I'm going to try cutting it and using a threaded pin like you, seems safer to me.

Thank you for your advice.

I was very tempted with the BFI (saw them on this forum) because no modification is needed, but I don't really like the way it works, the pull up motion to select modes seems very unnatural to me. If they'd come up with any sort of button I would already be sold.

Regarding the diameter and distance of the cut, do you remember them by any chance?

Thank you very much for your help!


----------



## barry_m2 (Jun 29, 2015)

pedracca said:


> I think I'm going that route too.
> 
> Do you remember by any chance which diameter did you use?
> 
> ...


I don't remember the diameter, but there is link on this thread I think?

And yes, cut it flush


----------



## SwissJetPilot (Apr 27, 2014)

YouTube on the heat & twist process -


----------



## andy mac (Jun 24, 2019)

I'd love the newer style knob in mine but the heat & twist thing looks a bit daunting.

Has anyone ever found a "how to" video of the rod insert method? 
The rod looks pretty slim, any idea what diameter pin you'd have to use?


----------



## pedracca (Dec 8, 2016)

Done!

Went with the cut method, I think it is much more durable if done correctly.










FYI, the diameter of the rod is 6mm.

It feels like deactivating a bomb, but it looks so much better now:










Just a word of advice, make *absolutely* sure that the knob is all the way down before pushing the trigger, it offers much more resistance in the end of the travel. If you don't you could end up like me, I had to go back and reset the pin:






A task that is not that hard if you don't pull too much and the springs decide to fly off... I had to disassemble the whole knob .. and this is where it gets harder [smiley=bigcry.gif]
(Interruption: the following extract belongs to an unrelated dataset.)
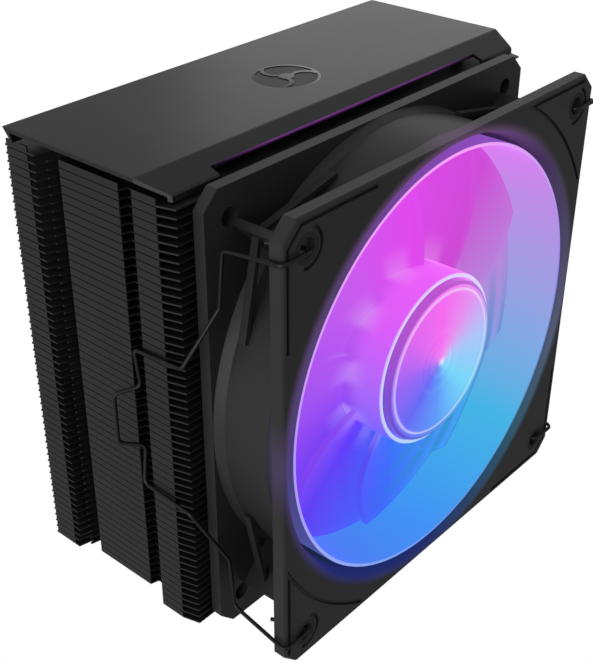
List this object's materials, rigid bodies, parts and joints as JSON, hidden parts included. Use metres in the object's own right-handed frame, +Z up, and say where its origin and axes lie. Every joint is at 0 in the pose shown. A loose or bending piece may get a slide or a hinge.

You have been warned :lol:


----------



## MT-V6 (Jan 11, 2015)

Good job. Looks like you have a slightly different version of the knob to the first post, as the metal rim on the top is different. There are so many versions

Still on my todo list


----------



## MT-V6 (Jan 11, 2015)

Did you use any kind of adhesive on the thread?


----------



## SwissJetPilot (Apr 27, 2014)

FYI - I've linked this post to an existing "How to" in the Knowledge Base so it now covers three possible shifter swaps; the _SportShifters_ knob, the OEM TTRS swap described here, and the _BlackForrest_ knob.

Both the _SportShifter_ and _BlackForrest_ shift knobs use the "pull-up" operation which does not require rotating the nylon shifter rod.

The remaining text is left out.